An Extension of Gardner's Model for the Hydraulic Conductivity Curve.

Gardner’s equation relating the hydraulic conductivity (K) to suction (s) is largely used in soil hydraulics. However, in general Gardner’s model  is not valid beyond a narrow suction range. Here we extended  the relative hydraulic conductivity (Kr) depletion, calculated by Gardner’s model as an inverse exponential of s, into a log(Kr) depletion, calculated as an inverse exponential of log(s). We called this arrangement as the Gardner’s dual model (GD). The transition suction (so) beyond which the classical Gardner’s model is no more valid corresponds to an inflection point commonly observed on the log(Kr) vs. log(s) curve. From Gardner’s model: log[Kr(so)]=-log(e)so/λ, where e is the Neper constant and λ the Gardner’s macroscopic capillary length.
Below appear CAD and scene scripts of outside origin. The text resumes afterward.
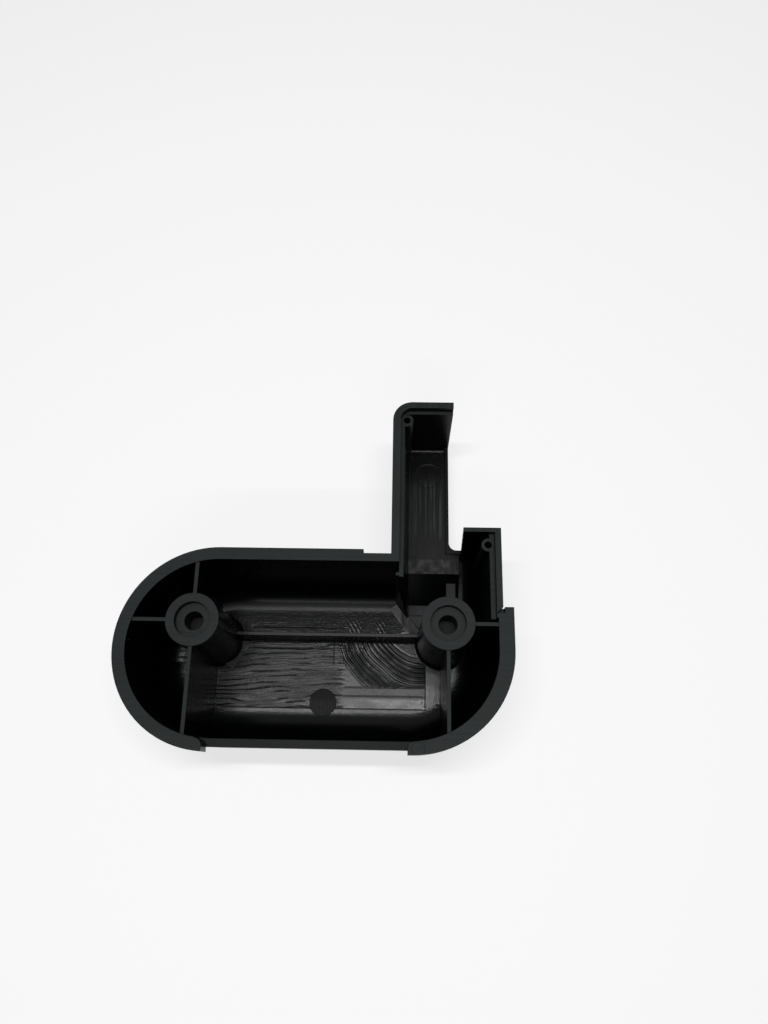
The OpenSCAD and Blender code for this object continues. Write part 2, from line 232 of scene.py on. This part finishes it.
class CoverStudio(bpy.types.PropertyGroup):
    """The camera and the lamps."""

    tilt: FloatProperty(
        name="Camera tilt",
        description="Angle of the camera's aim from straight down",
        subtype="ANGLE",
        unit="ROTATION",
        default=math.radians(18.4),
    )
    turn: FloatProperty(
        name="Camera turn",
        description="Angle of the camera's aim to the left",
        subtype="ANGLE",
        unit="ROTATION",
        default=math.radians(-1.0),
    )
    roll: FloatProperty(
        name="Camera roll",
        description="Angle by which the picture is turned",
        subtype="ANGLE",
        unit="ROTATION",
        default=math.radians(1.06),
    )
    place: FloatVectorProperty(
        name="Camera place",
        description="Where the camera stands",
        subtype="TRANSLATION",
        unit="LENGTH",
        default=(27.3 * MM, -68.86 * MM, 311.0 * MM),
    )
    lens: FloatProperty(
        name="Lens",
        description="Focal length of the camera, in millimetres",
        default=28.125,
        min=10.0,
        max=200.0,
    )
    key: FloatProperty(
        name="Overhead lamp",
        description="Power of the lamp above the cover, in watts",
        subtype="POWER",
        unit="POWER",
        default=2.8,
        min=0.0,
    )
    front: FloatProperty(
        name="Front lamp",
        description="Power of the lamp in front of the cover, in watts",
        subtype="POWER",
        unit="POWER",
        default=0.6,
        min=0.0,
    )
    sky: FloatProperty(
        name="Room light",
        description="Strength of the even light from all round",
        default=0.12,
        min=0.0,
        max=1.0,
    )
    paper: FloatVectorProperty(
        name="Floor",
        description="Colour of the floor",
        subtype="COLOR",
        default=(0.93, 0.93, 0.93),
        min=0.0,
        max=1.0,
    )


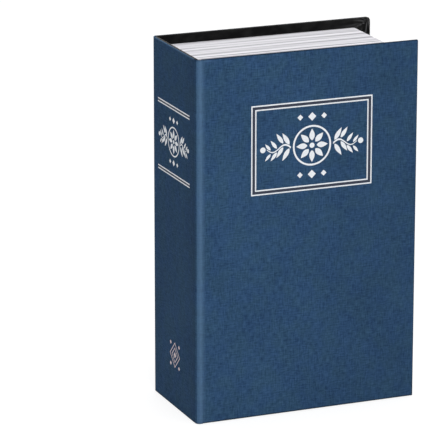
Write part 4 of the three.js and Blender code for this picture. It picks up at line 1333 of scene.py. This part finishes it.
knob_low, knob_high = node_box("lock_knob")
centre = ((knob_low + knob_high) / 2)[[0, 2]]
radius = (knob_high[0] - knob_low[0]) / 2
front, back = knob_low[1], knob_high[1]
profile = [(0, front + 0.25), (radius * 0.45, front + 0.2), (radius - 2.3, front + 0.05),
           (radius - 1.6, front), (radius - 1.3, front + 0.08), (radius - 0.25, front + 0.85),
           (radius - 0.05, front + 1.1), (radius, front + 1.4), (radius, back - 0.35),
           (radius - 0.3, back), (0, back)]
ring = turned(profile, centre, KNOB_SIDES)
rows, columns = ring.shape[:2]
grip = np.zeros(rows)
grip[KNOB_GRIP_ROWS] = 1
flutes = 1 - FLUTE_SHARE * grip[:, None] * (np.arange(columns) % 2 == 0)[None]
for axis, middle in ((0, centre[0]), (2, centre[1])):
    ring[:, :, axis] = middle + (ring[:, :, axis] - middle) * flutes
make_piece("lock_knob_turned", ring.reshape(-1, 3), grid_faces(rows, columns, columns_closed=True),
           "knob_and_cam", "lock_black", lock_black, ["lock_knob"], smooth=30)


# The cam and its fixings. Real: a bright zinc casting, cranked and hooked, held on the
# spindle's square by a black hexagonal washer and a brass screw.
zinc, tree, shader = new_material("cast_zinc", Metallic=1.0)
place = object_place(tree)
cast = even_noise(tree, place, 1500.0, 4.0, 0.65)
colour_by(tree, shader, cast, (0.3, 0.7), rgb(178, 181, 185), rgb(208, 210, 213))
roughness_by(tree, shader, cast, (0.3, 0.7), 0.16, 0.28)
add_bump(tree, shader, cast, 0.03, 0.35)
eased_copy("lock_cam_lever", "lock_cam", zinc, radius=0.22, segments=3)
eased_copy("cam_hex_washer", "cam_washer", lock_black, radius=0.2)

brass, tree, shader = new_material("turned_brass", Metallic=1.0)
place = object_place(tree)
tarnish = stretched_noise(tree, place, (500, 500, 500), 4.0)
colour_by(tree, shader, tarnish, (0.35, 0.75), rgb(212, 178, 104), rgb(160, 122, 62))
roughness_by(tree, shader, tarnish, (0.3, 0.7), 0.24, 0.42)
eased_copy("cam_brass_screw", "cam_screw", brass, radius=0.08)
Imposing that Kr(s) be continuous and smooth at so, we propose that for s>so:

log[Kr(s)] = log[Kr(so)] –(so β/λ){1 – exp[-log(s/so)/β]},

where β, called the conductive depletion coefficient, is  positive and dimensionless. So, the GD model for Kr has three parameters (so, β, λ).  We selected 153 K(s) datasets from the UNSODA database (including saturated K) and compared the RMSE statistics, in log(K) residues, calculated by the GD formulation with the RMSE calculated by the Mualen-van Genuchten (MVG) model with two fitting parameters (Ko, a matching point at saturation; L, the pore connectivity parameter).We notice that both models have two degrees of freedom for matching the log(K) vs. s data. The mean RMSE’s for the GD and MVG models were 0.38 and 0.47, respectively. In general the GD model worked better than MVG also among the textural classes. The mean so varied from 24 cm (clayey soils) to 61 cm (sandy soils). So, beyond its analytical simplicity, the proposed model has large potential to describe the hydraulic conductive curve.